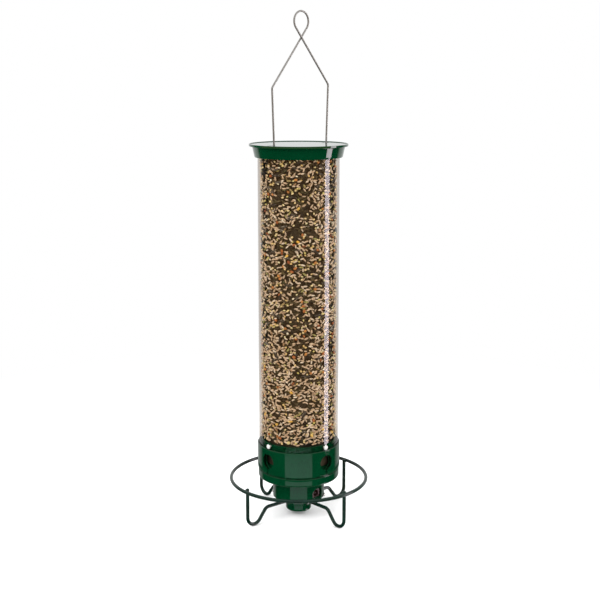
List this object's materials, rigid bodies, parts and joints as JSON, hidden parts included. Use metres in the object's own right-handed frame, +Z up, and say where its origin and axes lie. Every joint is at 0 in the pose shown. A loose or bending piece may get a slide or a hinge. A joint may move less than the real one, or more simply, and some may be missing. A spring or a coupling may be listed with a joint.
{
  "type": "hanging tube bird feeder",
  "caption": "Clear seed tube on a green port base, with a wire hanger, a sliding cap and a weight-sprung perch ring on bent wire legs that a small geared motor turns.",
  "frame": {"origin": "on the plane that the perch's feet stand on, under the middle of the seed tube's axis", "axes": "+Z up along the seed tube; the feeding ports and the perch's legs are on +X, -X, +Y and -Y; the hanger's two strands stand in the YZ plane"},
  "size_m": [0.1446, 0.1446, 0.516],
  "materials": {
    "clear_tube": "clear glossy polycarbonate",
    "mixed_seed": "dry matt seed and husk",
    "green_gloss": "dark green, high gloss moulding",
    "perch_coat": "dark green powder coat over steel rod",
    "bright_steel": "bright plated",
    "wire_steel": "drawn stainless wire",
    "black_plastic": "matt black moulding",
    "white_nylon": "natural nylon",
    "brass": "turned or pressed",
    "cell_wrap": "plain heat-shrunk sleeve",
    "board": "solder-masked laminate",
    "lead_red": "insulated wire",
    "lead_black": "insulated wire"
  },
  "bodies": {
    "feeder": {"seed_tube": "clear_tube", "seed_fill": "mixed_seed", "seed_baffle": "green_gloss", "port_sleeve": "green_gloss", "base_band": "green_gloss", "tube_rivet_1": "bright_steel", "tube_rivet_2": "bright_steel", "tube_rivet_3": "bright_steel", "tube_rivet_4": "bright_steel", "hanger_wire": "wire_steel", "motor_housing": "green_gloss", "housing_cover": "green_gloss", "cover_screw_1": "bright_steel", "cover_screw_2": "bright_steel", "upper_bush": "brass", "lower_bush": "brass", "gear_motor": "bright_steel", "micro_switch": "black_plastic", "circuit_board": "board", "charging_jack": "black_plastic", "battery_column": "black_plastic", "column_cap": "black_plastic", "battery_cell_1": "cell_wrap", "battery_cell_2": "cell_wrap", "battery_cell_3": "cell_wrap", "lower_contact": "brass", "upper_contact": "brass", "battery_lead_red": "lead_red", "battery_lead_black": "lead_black", "motor_lead_red": "lead_red", "motor_lead_black": "lead_black", "return_spring": "wire_steel"},
    "cap": {"top_cap": "green_gloss"},
    "carriage": {"thrust_collar": "brass"},
    "perch": {"output_shaft": "bright_steel", "retaining_clip": "bright_steel", "perch_gear": "white_nylon", "leg_hub": "green_gloss", "hub_knob": "green_gloss", "perch_leg_1": "perch_coat", "perch_leg_2": "perch_coat", "perch_leg_3": "perch_coat", "perch_leg_4": "perch_coat", "perch_ring": "perch_coat"},
    "pinion": {"drive_pinion": "white_nylon"},
    "lever": {"switch_lever": "bright_steel"}
  },
  "joints": [
    {"name": "cap_slide", "type": "slide", "parent": "feeder", "child": "cap", "axis": [0, 0, 1], "range_m": [0, 0.04]},
    {"name": "perch_drop", "type": "slide", "parent": "feeder", "child": "carriage", "axis": [0, 0, -1], "range_m": [0, 0.003], "stiffness_N_per_m": 1500, "springref_m": -0.002, "deforming": ["return_spring"]},
    {"name": "perch_spin", "type": "hinge", "parent": "carriage", "child": "perch", "pos_m": [0, 0, 0.0395], "axis": [0, 0, 1], "continuous": true},
    {"name": "pinion_spin", "type": "hinge", "parent": "feeder", "child": "pinion", "pos_m": [0, 0.0152, 0.034], "axis": [0, 0, 1], "continuous": true},
    {"name": "lever_press", "type": "hinge", "parent": "feeder", "child": "lever", "pos_m": [-0.0185, 0, 0.0305], "axis": [0, 1, 0], "range_deg": [0, 16]}
  ],
  "couplings": [
    {"joint": "pinion_spin", "follows": "perch_spin", "ratio": -3.75},
    {"joint": "lever_press", "follows": "perch_drop", "rad_per_m": 90}
  ]
}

___

### To do
Reproduce the material in full, with no word added or dropped.

### Written solution
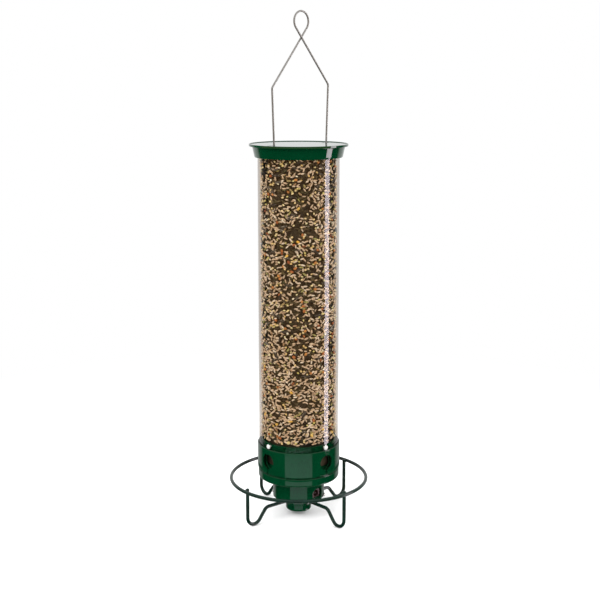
List this object's materials, rigid bodies, parts and joints as JSON, hidden parts included. Use metres in the object's own right-handed frame, +Z up, and say where its origin and axes lie. Every joint is at 0 in the pose shown. A loose or bending piece may get a slide or a hinge. A joint may move less than the real one, or more simply, and some may be missing. A spring or a coupling may be listed with a joint.
{
  "type": "hanging tube bird feeder",
  "caption": "Clear seed tube on a green port base, with a wire hanger, a sliding cap and a weight-sprung perch ring on bent wire legs that a small geared motor turns.",
  "frame": {"origin": "on the plane that the perch's feet stand on, under the middle of the seed tube's axis", "axes": "+Z up along the seed tube; the feeding ports and the perch's legs are on +X, -X, +Y and -Y; the hanger's two strands stand in the YZ plane"},
  "size_m": [0.1446, 0.1446, 0.516],
  "materials": {
    "clear_tube": "clear glossy polycarbonate",
    "mixed_seed": "dry matt seed and husk",
    "green_gloss": "dark green, high gloss moulding",
    "perch_coat": "dark green powder coat over steel rod",
    "bright_steel": "bright plated",
    "wire_steel": "drawn stainless wire",
    "black_plastic": "matt black moulding",
    "white_nylon": "natural nylon",
    "brass": "turned or pressed",
    "cell_wrap": "plain heat-shrunk sleeve",
    "board": "solder-masked laminate",
    "lead_red": "insulated wire",
    "lead_black": "insulated wire"
  },
  "bodies": {
    "feeder": {"seed_tube": "clear_tube", "seed_fill": "mixed_seed", "seed_baffle": "green_gloss", "port_sleeve": "green_gloss", "base_band": "green_gloss", "tube_rivet_1": "bright_steel", "tube_rivet_2": "bright_steel", "tube_rivet_3": "bright_steel", "tube_rivet_4": "bright_steel", "hanger_wire": "wire_steel", "motor_housing": "green_gloss", "housing_cover": "green_gloss", "cover_screw_1": "bright_steel", "cover_screw_2": "bright_steel", "upper_bush": "brass", "lower_bush": "brass", "gear_motor": "bright_steel", "micro_switch": "black_plastic", "circuit_board": "board", "charging_jack": "black_plastic", "battery_column": "black_plastic", "column_cap": "black_plastic", "battery_cell_1": "cell_wrap", "battery_cell_2": "cell_wrap", "battery_cell_3": "cell_wrap", "lower_contact": "brass", "upper_contact": "brass", "battery_lead_red": "lead_red", "battery_lead_black": "lead_black", "motor_lead_red": "lead_red", "motor_lead_black": "lead_black", "return_spring": "wire_steel"},
    "cap": {"top_cap": "green_gloss"},
    "carriage": {"thrust_collar": "brass"},
    "perch": {"output_shaft": "bright_steel", "retaining_clip": "bright_steel", "perch_gear": "white_nylon", "leg_hub": "green_gloss", "hub_knob": "green_gloss", "perch_leg_1": "perch_coat", "perch_leg_2": "perch_coat", "perch_leg_3": "perch_coat", "perch_leg_4": "perch_coat", "perch_ring": "perch_coat"},
    "pinion": {"drive_pinion": "white_nylon"},
    "lever": {"switch_lever": "bright_steel"}
  },
  "joints": [
    {"name": "cap_slide", "type": "slide", "parent": "feeder", "child": "cap", "axis": [0, 0, 1], "range_m": [0, 0.04]},
    {"name": "perch_drop", "type": "slide", "parent": "feeder", "child": "carriage", "axis": [0, 0, -1], "range_m": [0, 0.003], "stiffness_N_per_m": 1500, "springref_m": -0.002, "deforming": ["return_spring"]},
    {"name": "perch_spin", "type": "hinge", "parent": "carriage", "child": "perch", "pos_m": [0, 0, 0.0395], "axis": [0, 0, 1], "continuous": true},
    {"name": "pinion_spin", "type": "hinge", "parent": "feeder", "child": "pinion", "pos_m": [0, 0.0152, 0.034], "axis": [0, 0, 1], "continuous": true},
    {"name": "lever_press", "type": "hinge", "parent": "feeder", "child": "lever", "pos_m": [-0.0185, 0, 0.0305], "axis": [0, 1, 0], "range_deg": [0, 16]}
  ],
  "couplings": [
    {"joint": "pinion_spin", "follows": "perch_spin", "ratio": -3.75},
    {"joint": "lever_press", "follows": "perch_drop", "rad_per_m": 90}
  ]
}